Tuesday 16 July 2013

Engine of Choice:


Spider conducted extensive tests to analyze how two of the major search providers performed under certain controlled conditions-the browser used was Google chrome in incognito mode, and the internet speed of a steady 1500kbps of dedicated bandwidth. To ensure neutrality, we turned off search suggestions and cleared the cache for each query, to avoid results being affected by the image, video, blogs, news, shopping, reference/academic (dictionary, encyclopedia, maps). The table below represents the sum of the results of Spider’s tests.
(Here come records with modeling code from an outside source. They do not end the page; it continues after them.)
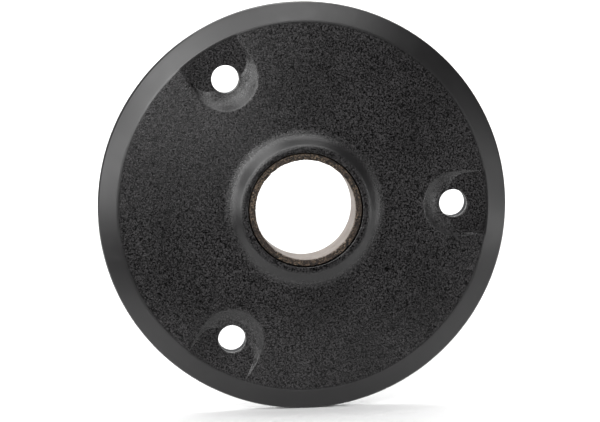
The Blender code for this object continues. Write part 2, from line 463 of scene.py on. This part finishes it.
def steel(name, bright, scratch_scale):
    """Plated or stamped steel with fine marks and a little dulling."""
    n = Nodes(name)
    place = n.object_place()
    stretch = n.add("ShaderNodeMapping", {"Vector": place, "Scale": (1.0, 14.0, 1.0)})
    marks = n.noise(stretch.outputs[0], scratch_scale, 4.0, 0.6)
    film = n.noise(place, 420.0, 3.0, 0.5)
    low = tuple(c * 0.8 for c in bright[:3]) + (1,)
    n.shade(
        Base_Color=n.mix(film, low, bright), Metallic=1.0, Specular_Tint=(0.2, 0.2, 0.2, 1),
        Roughness=n.ramp(marks, 0.3, 0.7, 0.38, 0.55),
        Normal=n.bump(marks, 0.00001, 0.5),
    )
    return n.material


def rubber():
    """Matt black rubber with a faint bloom."""
    n = Nodes("gasket_rubber")
    place = n.object_place()
    bloom = n.noise(place, 500.0, 4.0, 0.65)
    fine = n.noise(place, 5200.0, 2.0, 0.5)
    fresh, bloomed = (0.012, 0.012, 0.012, 1), (0.03, 0.03, 0.029, 1)
    n.shade(
        Base_Color=n.mix(n.ramp(bloom, 0.4, 0.75, 0.0, 1.0), fresh, bloomed),
        Roughness=n.ramp(bloom, 0.3, 0.7, 0.72, 0.9), Normal=n.bump(fine, 0.00002, 0.6),
    )
    return n.material


def give(obj, material):
    obj.data.materials.clear()
    obj.data.materials.append(material)


# ---------------------------------------------------------------- end plate

def face_depth(radius):
    """Depth of the plain cone at a radius."""
    slope = (CONE_DEPTH - HUB_HEIGHT) / (CONE_EDGE - HUB_FOOT)
    return HUB_HEIGHT + (radius - HUB_FOOT) * slope


def pocket_place(radius, angle):
    """Place in the nearest pocket's own directions: outward from the hole, and sideways."""
    step = math.tau / HOLE_COUNT
    turn = (angle + step / 2) % step - step / 2
    return radius * np.cos(turn) - HOLE_CIRCLE, radius * np.sin(turn)


def pocket_inset(radius, angle):
    """How far inside the pocket's edge a place is, and how far it lies towards the hub end."""
    out, side = pocket_place(radius, angle)
    out = out - POCKET_SHIFT
    reach = np.hypot(out, side)
    hub_end = np.clip(-out / np.maximum(reach, 1e-6), -1, 1)
    inset = POCKET_HALF_WIDTH - np.where(out < 0, reach, np.abs(side))
    return inset, hub_end


def ramp_width(wall, hub_end):
    """Width of the slope between the face and the pocket's floor: narrow beside, wide at the hub end."""
    side = 0.25 + 0.6 * wall
    return side + (RAMP_WIDTH - side) * smoothstep(-0.3, 0.65, hub_end)


def pocket_depth(radius, depth, angle):
    """Depths of the front with the pockets sunk into the cone."""
    inset, hub_end = pocket_inset(radius, angle)
    wall = np.maximum(POCKET_FLOOR - depth, 0.0)
    width = ramp_width(wall, hub_end)
    soft = (np.sqrt(inset**2 + EDGE_SOFTNESS**2) + inset) / 2
    power = SIDE_POWER + (RAMP_POWER - SIDE_POWER) * np.maximum(hub_end, 0)
    rest = np.clip(1 - soft / width, 0, 1) ** power
    return POCKET_FLOOR - wall * rest


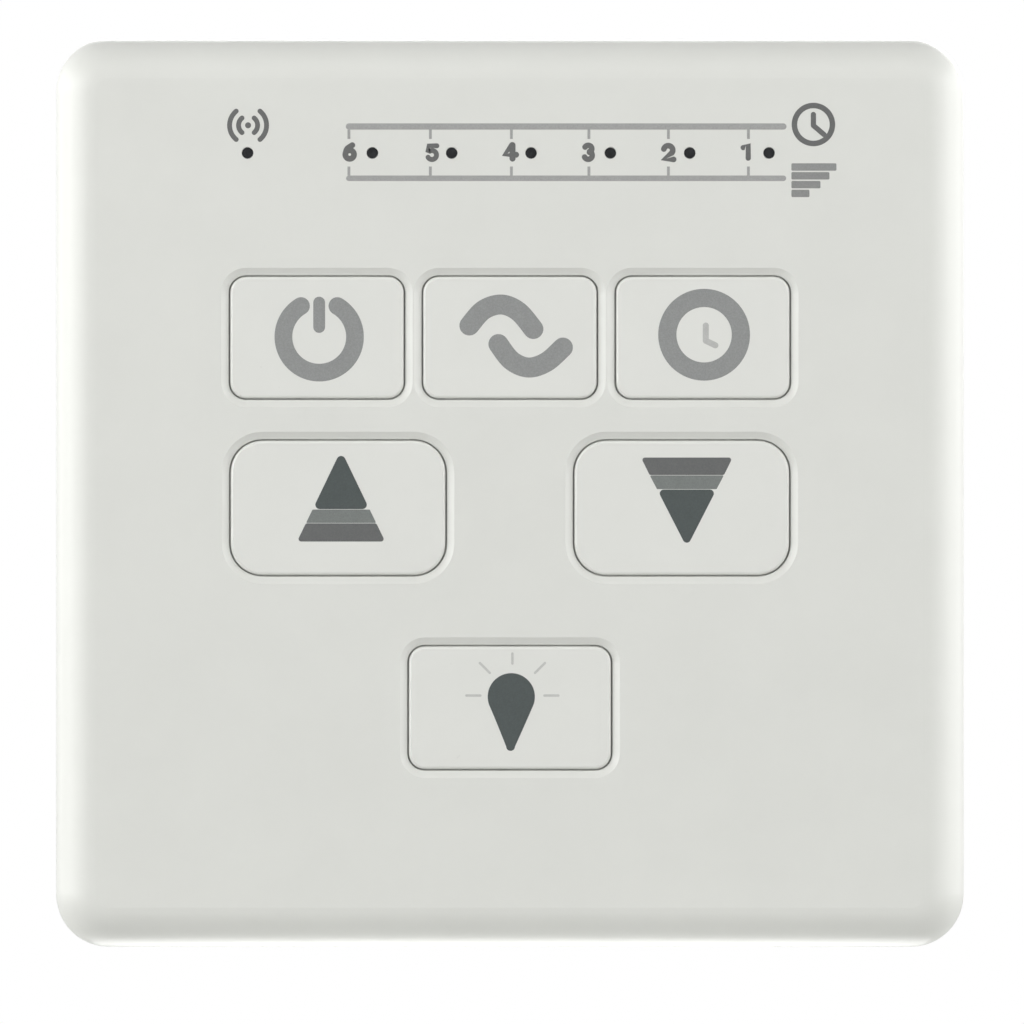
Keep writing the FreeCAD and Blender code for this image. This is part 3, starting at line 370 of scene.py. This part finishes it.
def rounded(corners, pixels, steps=7):
    """An outline with its corners rounded to a radius."""
    radius = pixels * FACE_PIXEL
    points = [Vector(corner) for corner in corners]
    outline = []
    for number, point in enumerate(points):
        back = (points[number - 1] - point).normalized()
        onward = (points[(number + 1) % len(points)] - point).normalized()
        half_angle = back.angle(onward) / 2
        reach = radius / math.tan(half_angle)
        centre = point + (back + onward).normalized() * (radius / math.sin(half_angle))
        start = point + back * reach - centre
        finish = point + onward * reach - centre
        begin = math.atan2(start.y, start.x)
        sweep = math.atan2(start.x * finish.y - start.y * finish.x, start.dot(finish))
        for step in range(steps + 1):
            angle = begin + sweep * step / steps
            outline.append(centre + Vector((math.cos(angle), math.sin(angle))) * radius)
    return [outline]


# Printing

INK_SUNK = 0.003
INK_THICK = 0.012
INK_LIFT = 0.004
SAME_PLACE = 0.0002


def printed(name, faces, face_level, body, material, lift):
    """Ink on a face: flat outlines, a hair thick, the later of two that cross lifted a little."""
    build = bmesh.new()
    level = face_level + INK_SUNK * MM
    for face in faces:
        build.faces.new([build.verts.new((x * MM, level, z * MM)) for x, z in face])
    bmesh.ops.remove_doubles(build, verts=build.verts, dist=SAME_PLACE * MM)
    raised = bmesh.ops.extrude_face_region(build, geom=build.faces[:])
    moved = [item for item in raised["geom"] if isinstance(item, bmesh.types.BMVert)]
    bmesh.ops.translate(build, verts=moved, vec=(0.0, -(INK_SUNK + INK_THICK + lift) * MM, 0.0))
    bmesh.ops.recalc_face_normals(build, faces=build.faces)
    mesh = bpy.data.meshes.new(name)
    build.to_mesh(mesh)
    build.free()
    mesh.materials.append(material)
    piece = bpy.data.objects.new(name, mesh)
    scene.collection.objects.link(piece)
    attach(piece, body)


def on_cover(name, faces, material, lift=0.0):
    face_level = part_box("front_cover")[0][1]
    printed(name, faces, face_level, "housing", material, lift)


def on_key(key, name, faces, material, lift=0.0):
    face_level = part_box(f"{key}_key")[0][1]
    printed(f"{key}_{name}", faces, face_level, f"{key}_key_body", material, lift)


# The scale over the lights

TICKS = (348.5, 430.0, 511.0, 588.5, 668.0, 748.0)
TICK_PEN = 2.8
TICK_TOP_START = 129.1
TICK_TOP_END = 138.5
TICK_LOW_START = 166.0
TICK_LOW_END = 175.0
SCALE_END = 783.0
SCALE_TOP = 126.0
SCALE_TOP_PEN = 6.2
SCALE_LOW = 177.8
SCALE_LOW_PEN = 5.5

# Each numeral's place across and down, and its pen
NUMERALS = {
    "6": (349.3, 151.6, 5.9),
    "5": (431.8, 152.1, 5.0),
    "4": (509.9, 151.2, 6.0),
    "3": (588.4, 151.8, 5.6),
    "2": (668.0, 152.3, 5.7),
    "1": (747.2, 150.7, 5.3),
}

# The strokes of each numeral, in pixels from its place. A row of two is a corner, and a row of
# five is an arc: its middle, its radius and the angles at which it begins and ends.
NUMERAL_STROKES = {
    "6": [[(0.0, 2.4, 4.3, 0, 360)]],
    "5": [[(4.6, -6.8), (-3.6, -6.8), (-4.3, -0.9), (-0.2, 2.4, 4.5, 128, -150)]],
    "4": [[(5.8, 3.0), (-5.6, 3.0), (1.8, -6.6)], [(2.2, -6.6), (2.2, 6.9)]],
    "3": [[(-0.6, -3.4, 3.6, 150, -70)], [(-0.6, 3.0, 4.0, 70, -155)]],
    "2": [[(-0.2, -2.6, 4.5, 165, -38), (-5.0, 6.6), (5.2, 6.6)]],
    "1": [[(-4.4, -3.6), (0.6, -6.8), (0.6, 6.9)]],
}
SIX_TAIL = ((-4.0, 0.8), (-2.4, -3.4), (2.6, -6.9))
NUMERAL_ARC_STEPS = 28


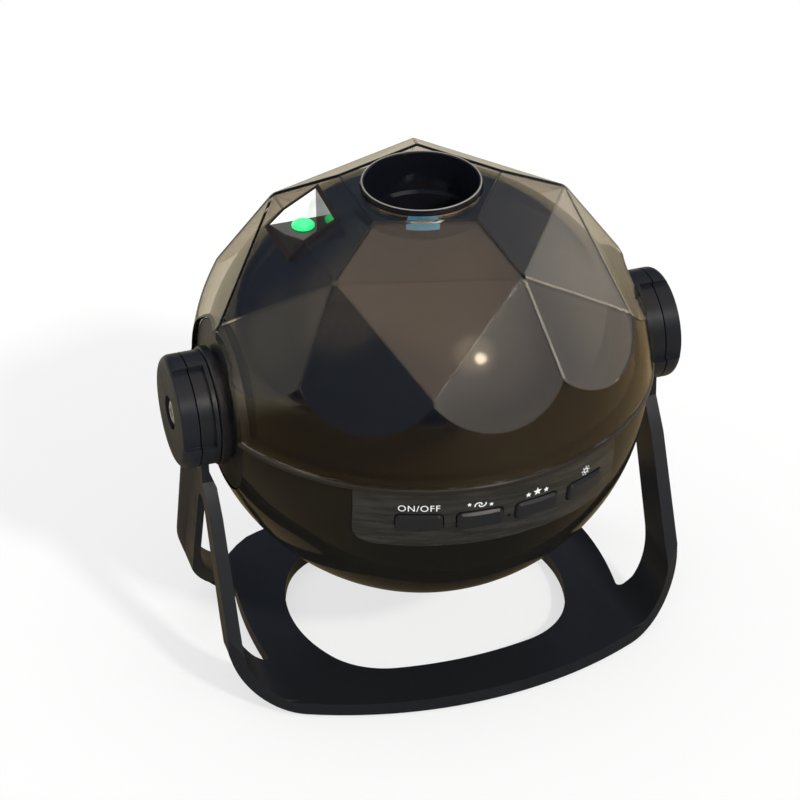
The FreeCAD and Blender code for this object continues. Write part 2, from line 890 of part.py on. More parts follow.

The results of the tests reflect searches made on a particular day and the state of the search provider’s index on that day-which may change as time passes.

GOOGLE
BING

Basic Search
83
54.5
Out of 100
Vague Search
73.33
41.33
Out of 100
Regional Relevance
4
2
Out of 5
Semantic Search
4.5
3.3
Out of 5

From the aggregate scores for Google and Bing, Google is clearly the better search performer of the two. But that’s a rather macroscopic view of their individual performances. While the generalization holds true, with Google scoring two nearly perfect results according to our tests, there were certain things Bing performed extremely well at, which we will discuss in our next blog. The one thing we held as a rule, was that what mattered to a search user would be results, and not the technologies behind the search.